* [What needs to be done]:
Return the listing word for word, as given.

* [Recorded information]:
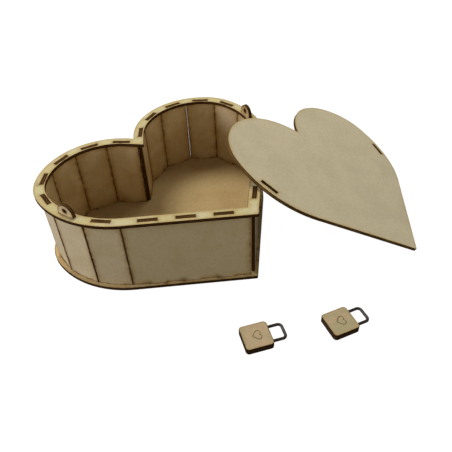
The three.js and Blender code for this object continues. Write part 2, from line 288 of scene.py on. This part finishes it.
def buildScorchGroup():
    # heat tint beside a cut: a dark lip, then brown, then a yellow halo with a ragged limit
    group, given, put = newGroup(
        "laserScorch",
        [("Vector", "NodeSocketVector", (0, 0, 0)), ("Color", "NodeSocketColor", (0.5, 0.4, 0.25, 1)),
         ("Distance", "NodeSocketFloat", 10.0), ("Smoke", "NodeSocketFloat", 0.0),
         ("Halo Reach", "NodeSocketFloat", 3.5), ("Halo Strength", "NodeSocketFloat", 0.6),
         ("Lip Reach", "NodeSocketFloat", 0.5), ("Halo Color", "NodeSocketColor", (0.47, 0.29, 0.085, 1))],
        [("Color", "NodeSocketColor"), ("Mask", "NodeSocketFloat")],
    )
    vector = given.outputs["Vector"]
    patch = noiseNode(group, vector, scorchLook["patchScale"], 3.0, 0.55)
    ragged = rangeNode(group, patch, 0.3, 0.7, 0.45, 1.5)
    reach = mathNode(group, "MULTIPLY", given.outputs["Halo Reach"], ragged)
    halo = mathNode(group, "DIVIDE", given.outputs["Distance"], reach)
    halo = mathNode(group, "SUBTRACT", 1.0, halo, clamp=True)
    halo = mathNode(group, "POWER", halo, scorchLook["haloFade"])
    halo = mathNode(group, "MULTIPLY", halo, given.outputs["Halo Strength"])
    color = mixColor(group, halo, given.outputs["Color"], given.outputs["Halo Color"])
    flicker = noiseNode(group, vector, scorchLook["flickerScale"], 2.0, 0.5)
    uneven = rangeNode(group, flicker, 0.34, 0.66, 0.45, 1.9)
    lipReach = mathNode(group, "MULTIPLY", given.outputs["Lip Reach"], uneven)
    brownReach = mathNode(group, "MULTIPLY", lipReach, scorchLook["brownPerLip"])
    brown = mathNode(group, "DIVIDE", given.outputs["Distance"], brownReach)
    brown = mathNode(group, "SUBTRACT", 1.0, brown, clamp=True)
    brown = mathNode(group, "MULTIPLY", brown, rangeNode(group, patch, 0.3, 0.7, 0.35, 0.85))
    color = mixColor(group, brown, color, scorchLook["brownColor"])
    lip = mathNode(group, "DIVIDE", given.outputs["Distance"], lipReach)
    lip = mathNode(group, "SUBTRACT", 1.0, lip, clamp=True)
    lip = mathNode(group, "MULTIPLY", lip, scorchLook["lipStrength"])
    color = mixColor(group, lip, color, scorchLook["lipColor"])
    wisps = noiseNode(group, vector, scorchLook["wispScale"], 3.0, 0.6)
    wispy = rangeNode(group, wisps, 0.3, 0.7, 0.5, 1.25)
    smoke = mathNode(group, "MULTIPLY", given.outputs["Smoke"], wispy)
    smoke = mathNode(group, "MINIMUM", smoke, scorchLook["mostSmoke"])
    color = mixColor(group, smoke, color, scorchLook["smokeColor"])
    group.links.new(color, put.inputs["Color"])
    group.links.new(mathNode(group, "MAXIMUM", halo, brown), put.inputs["Mask"])
    return group


pressedFibre = buildFibreGroup()
laserScorch = buildScorchGroup()
print("shader groups built")

# faces of the boards: one finish for each kind of sheet
boardFinishes = {
    "rimFace": {
        "color": (0.505, 0.43, 0.185), "cloudColor": (0.545, 0.485, 0.265), "cloudSize": 60.0, "fleck": 0.16,
        "haloReach": 3.0, "haloStrength": 0.9, "haloColor": (0.4, 0.25, 0.065),
        "lipReach": 0.2, "shine": 0.4,
    },
    "lidFace": {
        "color": (0.605, 0.525, 0.35), "cloudColor": (0.56, 0.485, 0.32), "cloudSize": 26.0, "fleck": 0.1,
        "haloReach": 3.6, "haloStrength": 0.8, "haloColor": (0.5, 0.355, 0.115),
        "lipReach": 0.22, "shine": 0.25,
    },
    "wallOutside": {
        "color": (0.6, 0.48, 0.268), "cloudColor": (0.565, 0.445, 0.228), "cloudSize": 44.0, "fleck": 0.14,
        "haloReach": 5.0, "haloStrength": 0.8, "haloColor": (0.43, 0.26, 0.075),
        "lipReach": 0.6, "shine": 0.35,
    },
    # painted shade: the inner faces are a darker, warmer copy of the outside, and the band beside their cuts
    # is wider and darker than the laser tint, for the shade inside the box
    "wallInsidePaintedShade": {
        "color": (0.53, 0.395, 0.205), "cloudColor": (0.46, 0.335, 0.158), "cloudSize": 44.0, "fleck": 0.14,
        "haloReach": 8.0, "haloStrength": 0.8, "haloColor": (0.34, 0.195, 0.042),
        "lipReach": 0.9, "shine": 0.12,
    },
    # painted shade: the base face is darker and more saturated than the walls' outside, for the floor in the
    # box's shade
    "baseFacePaintedShade": {
        "color": (0.508, 0.374, 0.174), "cloudColor": (0.464, 0.33, 0.146), "cloudSize": 30.0, "fleck": 0.16,
        "haloReach": 4.0, "haloStrength": 0.6, "haloColor": (0.5, 0.34, 0.105),
        "lipReach": 0.4, "shine": 0.12,
    },
    "padlockFace": {
        "color": (0.475, 0.34, 0.185), "cloudColor": (0.385, 0.335, 0.17), "cloudSize": 85.0, "fleck": 0.12,
        "haloReach": 2.8, "haloStrength": 0.65, "haloColor": (0.41, 0.255, 0.085),
        "lipReach": 0.35, "shine": 0.25,
    },
}


# cut edges: the plates and padlocks are burnt darkest, the lid's edge and the boards' tab ends are browner
cutFinishes = {
    "lidCut": {"deep": (0.04, 0.018, 0.005), "rib": (0.11, 0.055, 0.014), "scuff": (0.24, 0.14, 0.042)},
    "plateCut": {"deep": (0.026, 0.011, 0.003), "rib": (0.062, 0.028, 0.007), "scuff": (0.1, 0.048, 0.013)},
    "boardCut": {"deep": (0.03, 0.013, 0.003), "rib": (0.072, 0.034, 0.008), "scuff": (0.14, 0.075, 0.022)},
    "padlockCut": {"deep": (0.024, 0.012, 0.005), "rib": (0.047, 0.024, 0.01), "scuff": (0.075, 0.04, 0.016)},
}


def attributeNode(tree, name):
    node = tree.nodes.new("ShaderNodeAttribute")
    node.attribute_name = name
    return node.outputs["Fac"]


def groupNode(tree, group, links, values):
    node = tree.nodes.new("ShaderNodeGroup")
    node.node_tree = group
    for label, output in links.items():
        tree.links.new(output, node.inputs[label])
    for label, value in values.items():
        node.inputs[label].default_value = value
    return node


def bumpNormal(tree, shader, height, strength, depth):
    bump = tree.nodes.new("ShaderNodeBump")
    bump.inputs["Strength"].default_value = strength
    bump.inputs["Distance"].default_value = depth
    tree.links.new(height, bump.inputs["Height"])
    tree.links.new(bump.outputs["Normal"], shader.inputs["Normal"])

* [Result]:
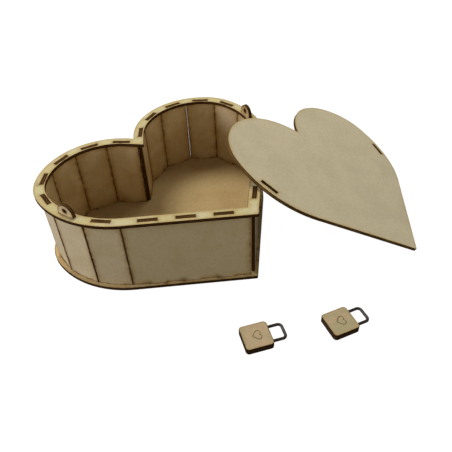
The three.js and Blender code for this object continues. Write part 2, from line 288 of scene.py on. This part finishes it.
def buildScorchGroup():
    # heat tint beside a cut: a dark lip, then brown, then a yellow halo with a ragged limit
    group, given, put = newGroup(
        "laserScorch",
        [("Vector", "NodeSocketVector", (0, 0, 0)), ("Color", "NodeSocketColor", (0.5, 0.4, 0.25, 1)),
         ("Distance", "NodeSocketFloat", 10.0), ("Smoke", "NodeSocketFloat", 0.0),
         ("Halo Reach", "NodeSocketFloat", 3.5), ("Halo Strength", "NodeSocketFloat", 0.6),
         ("Lip Reach", "NodeSocketFloat", 0.5), ("Halo Color", "NodeSocketColor", (0.47, 0.29, 0.085, 1))],
        [("Color", "NodeSocketColor"), ("Mask", "NodeSocketFloat")],
    )
    vector = given.outputs["Vector"]
    patch = noiseNode(group, vector, scorchLook["patchScale"], 3.0, 0.55)
    ragged = rangeNode(group, patch, 0.3, 0.7, 0.45, 1.5)
    reach = mathNode(group, "MULTIPLY", given.outputs["Halo Reach"], ragged)
    halo = mathNode(group, "DIVIDE", given.outputs["Distance"], reach)
    halo = mathNode(group, "SUBTRACT", 1.0, halo, clamp=True)
    halo = mathNode(group, "POWER", halo, scorchLook["haloFade"])
    halo = mathNode(group, "MULTIPLY", halo, given.outputs["Halo Strength"])
    color = mixColor(group, halo, given.outputs["Color"], given.outputs["Halo Color"])
    flicker = noiseNode(group, vector, scorchLook["flickerScale"], 2.0, 0.5)
    uneven = rangeNode(group, flicker, 0.34, 0.66, 0.45, 1.9)
    lipReach = mathNode(group, "MULTIPLY", given.outputs["Lip Reach"], uneven)
    brownReach = mathNode(group, "MULTIPLY", lipReach, scorchLook["brownPerLip"])
    brown = mathNode(group, "DIVIDE", given.outputs["Distance"], brownReach)
    brown = mathNode(group, "SUBTRACT", 1.0, brown, clamp=True)
    brown = mathNode(group, "MULTIPLY", brown, rangeNode(group, patch, 0.3, 0.7, 0.35, 0.85))
    color = mixColor(group, brown, color, scorchLook["brownColor"])
    lip = mathNode(group, "DIVIDE", given.outputs["Distance"], lipReach)
    lip = mathNode(group, "SUBTRACT", 1.0, lip, clamp=True)
    lip = mathNode(group, "MULTIPLY", lip, scorchLook["lipStrength"])
    color = mixColor(group, lip, color, scorchLook["lipColor"])
    wisps = noiseNode(group, vector, scorchLook["wispScale"], 3.0, 0.6)
    wispy = rangeNode(group, wisps, 0.3, 0.7, 0.5, 1.25)
    smoke = mathNode(group, "MULTIPLY", given.outputs["Smoke"], wispy)
    smoke = mathNode(group, "MINIMUM", smoke, scorchLook["mostSmoke"])
    color = mixColor(group, smoke, color, scorchLook["smokeColor"])
    group.links.new(color, put.inputs["Color"])
    group.links.new(mathNode(group, "MAXIMUM", halo, brown), put.inputs["Mask"])
    return group


pressedFibre = buildFibreGroup()
laserScorch = buildScorchGroup()
print("shader groups built")

# faces of the boards: one finish for each kind of sheet
boardFinishes = {
    "rimFace": {
        "color": (0.505, 0.43, 0.185), "cloudColor": (0.545, 0.485, 0.265), "cloudSize": 60.0, "fleck": 0.16,
        "haloReach": 3.0, "haloStrength": 0.9, "haloColor": (0.4, 0.25, 0.065),
        "lipReach": 0.2, "shine": 0.4,
    },
    "lidFace": {
        "color": (0.605, 0.525, 0.35), "cloudColor": (0.56, 0.485, 0.32), "cloudSize": 26.0, "fleck": 0.1,
        "haloReach": 3.6, "haloStrength": 0.8, "haloColor": (0.5, 0.355, 0.115),
        "lipReach": 0.22, "shine": 0.25,
    },
    "wallOutside": {
        "color": (0.6, 0.48, 0.268), "cloudColor": (0.565, 0.445, 0.228), "cloudSize": 44.0, "fleck": 0.14,
        "haloReach": 5.0, "haloStrength": 0.8, "haloColor": (0.43, 0.26, 0.075),
        "lipReach": 0.6, "shine": 0.35,
    },
    # painted shade: the inner faces are a darker, warmer copy of the outside, and the band beside their cuts
    # is wider and darker than the laser tint, for the shade inside the box
    "wallInsidePaintedShade": {
        "color": (0.53, 0.395, 0.205), "cloudColor": (0.46, 0.335, 0.158), "cloudSize": 44.0, "fleck": 0.14,
        "haloReach": 8.0, "haloStrength": 0.8, "haloColor": (0.34, 0.195, 0.042),
        "lipReach": 0.9, "shine": 0.12,
    },
    # painted shade: the base face is darker and more saturated than the walls' outside, for the floor in the
    # box's shade
    "baseFacePaintedShade": {
        "color": (0.508, 0.374, 0.174), "cloudColor": (0.464, 0.33, 0.146), "cloudSize": 30.0, "fleck": 0.16,
        "haloReach": 4.0, "haloStrength": 0.6, "haloColor": (0.5, 0.34, 0.105),
        "lipReach": 0.4, "shine": 0.12,
    },
    "padlockFace": {
        "color": (0.475, 0.34, 0.185), "cloudColor": (0.385, 0.335, 0.17), "cloudSize": 85.0, "fleck": 0.12,
        "haloReach": 2.8, "haloStrength": 0.65, "haloColor": (0.41, 0.255, 0.085),
        "lipReach": 0.35, "shine": 0.25,
    },
}


# cut edges: the plates and padlocks are burnt darkest, the lid's edge and the boards' tab ends are browner
cutFinishes = {
    "lidCut": {"deep": (0.04, 0.018, 0.005), "rib": (0.11, 0.055, 0.014), "scuff": (0.24, 0.14, 0.042)},
    "plateCut": {"deep": (0.026, 0.011, 0.003), "rib": (0.062, 0.028, 0.007), "scuff": (0.1, 0.048, 0.013)},
    "boardCut": {"deep": (0.03, 0.013, 0.003), "rib": (0.072, 0.034, 0.008), "scuff": (0.14, 0.075, 0.022)},
    "padlockCut": {"deep": (0.024, 0.012, 0.005), "rib": (0.047, 0.024, 0.01), "scuff": (0.075, 0.04, 0.016)},
}


def attributeNode(tree, name):
    node = tree.nodes.new("ShaderNodeAttribute")
    node.attribute_name = name
    return node.outputs["Fac"]


def groupNode(tree, group, links, values):
    node = tree.nodes.new("ShaderNodeGroup")
    node.node_tree = group
    for label, output in links.items():
        tree.links.new(output, node.inputs[label])
    for label, value in values.items():
        node.inputs[label].default_value = value
    return node


def bumpNormal(tree, shader, height, strength, depth):
    bump = tree.nodes.new("ShaderNodeBump")
    bump.inputs["Strength"].default_value = strength
    bump.inputs["Distance"].default_value = depth
    tree.links.new(height, bump.inputs["Height"])
    tree.links.new(bump.outputs["Normal"], shader.inputs["Normal"])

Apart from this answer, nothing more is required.